Regarding limiting children's exposure to pornography, an arrangement that takes into account the child's age is necessary, in order to protect the values worthy of defense but at the same time to refrain from creating an overly puritanical arrangement. It is suggested that limits be gradually reduced as the child's age increases, in order to protect the sexual education of minors, and to prevent adoption of improper perceptions and misogyny. The various standards would apply to minors from age 12, 16 and 18 years. Along with that, we noted the need to broaden the enforcement of such a prohibition, after it is reduced to its justified dimensions.
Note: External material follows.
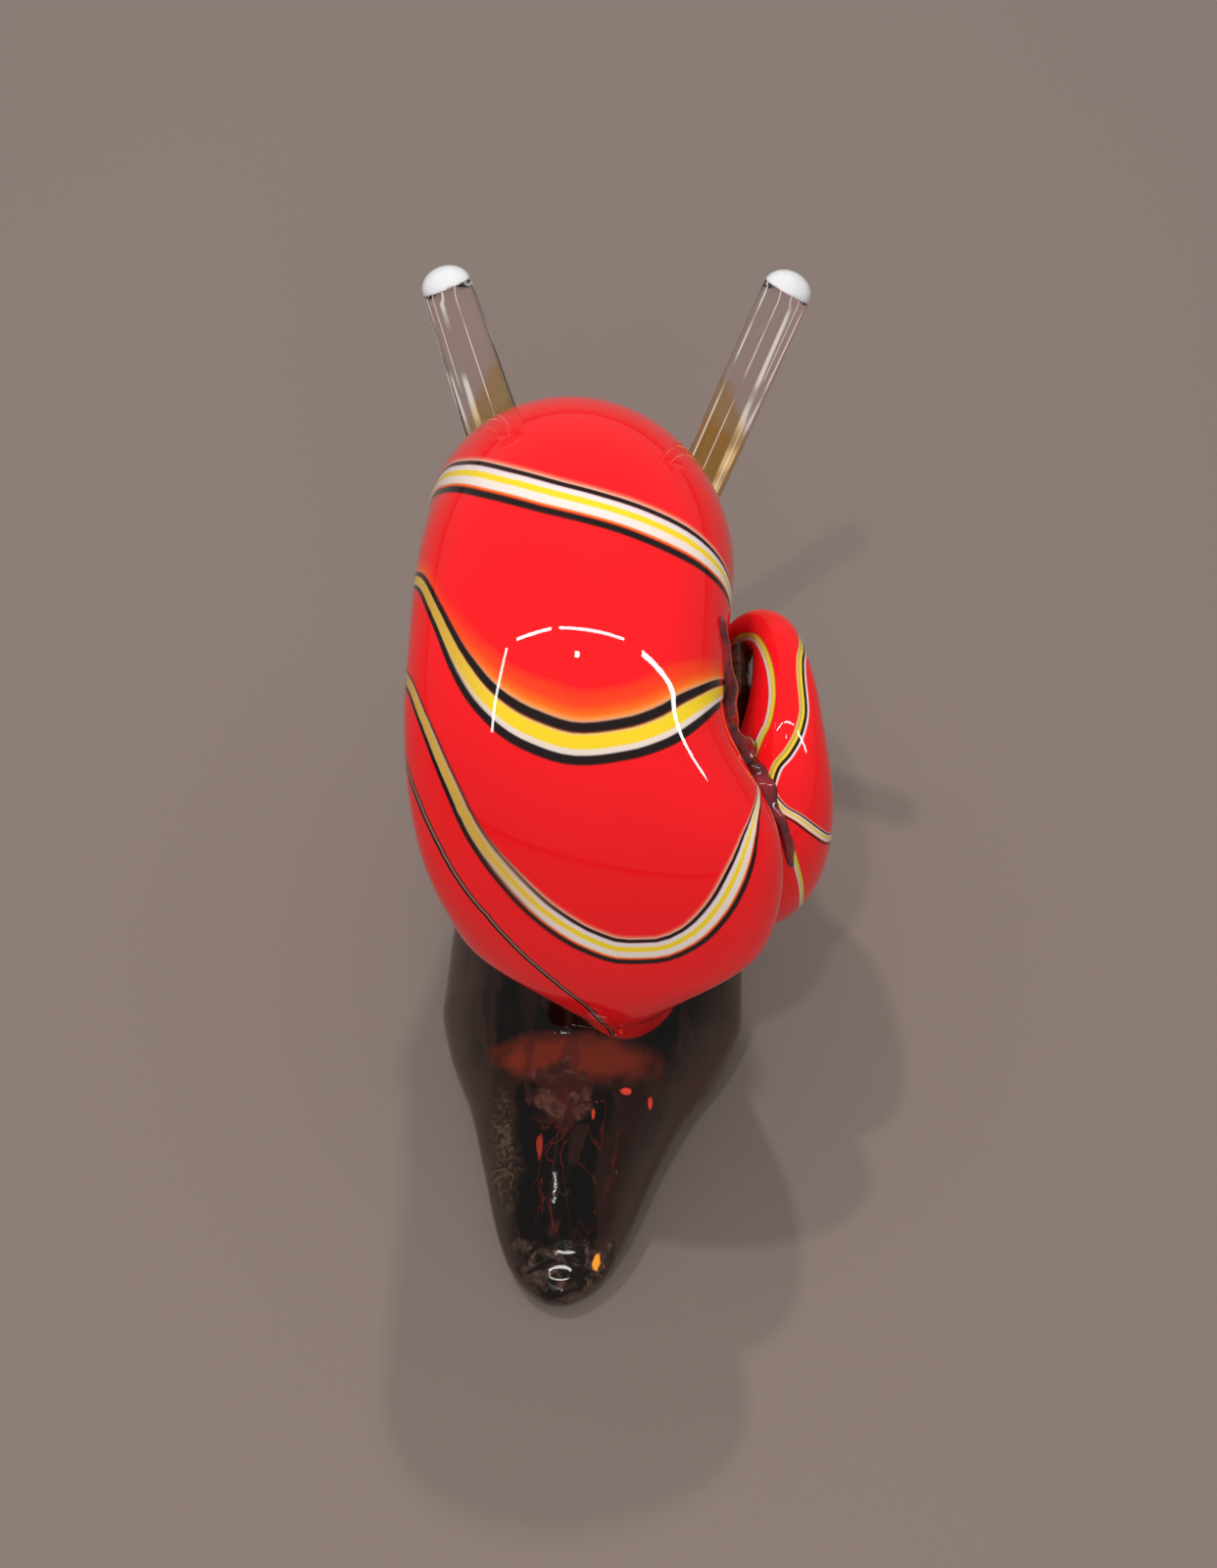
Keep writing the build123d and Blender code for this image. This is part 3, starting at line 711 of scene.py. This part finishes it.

Along with this, there is an acute need to expand the tools that would make it possible to contend with the exploitation of female participants in the pornography industry. To that end, we proposed widening the application of the prohibitions against pimping and trafficking in human beings for purposes of prostitution, in a manner that would also encompass exploitation or trafficking in women for purposes of pornography. Our conclusions are mainly expressed in concrete proposed legislation, which appears as an appendix to the position paper.
This position paper is not meant to wind up the dispute, and certainly not to point to the fitting personal attitude toward pornography. It is only meant to outline the manner in which regulating pornographic expression should be addressed by the state in a constitutional democracy. The paper adds its voice to the host of voices being heard on the issue. It is our hope that it can make a certain contribution to this important and interesting discussion.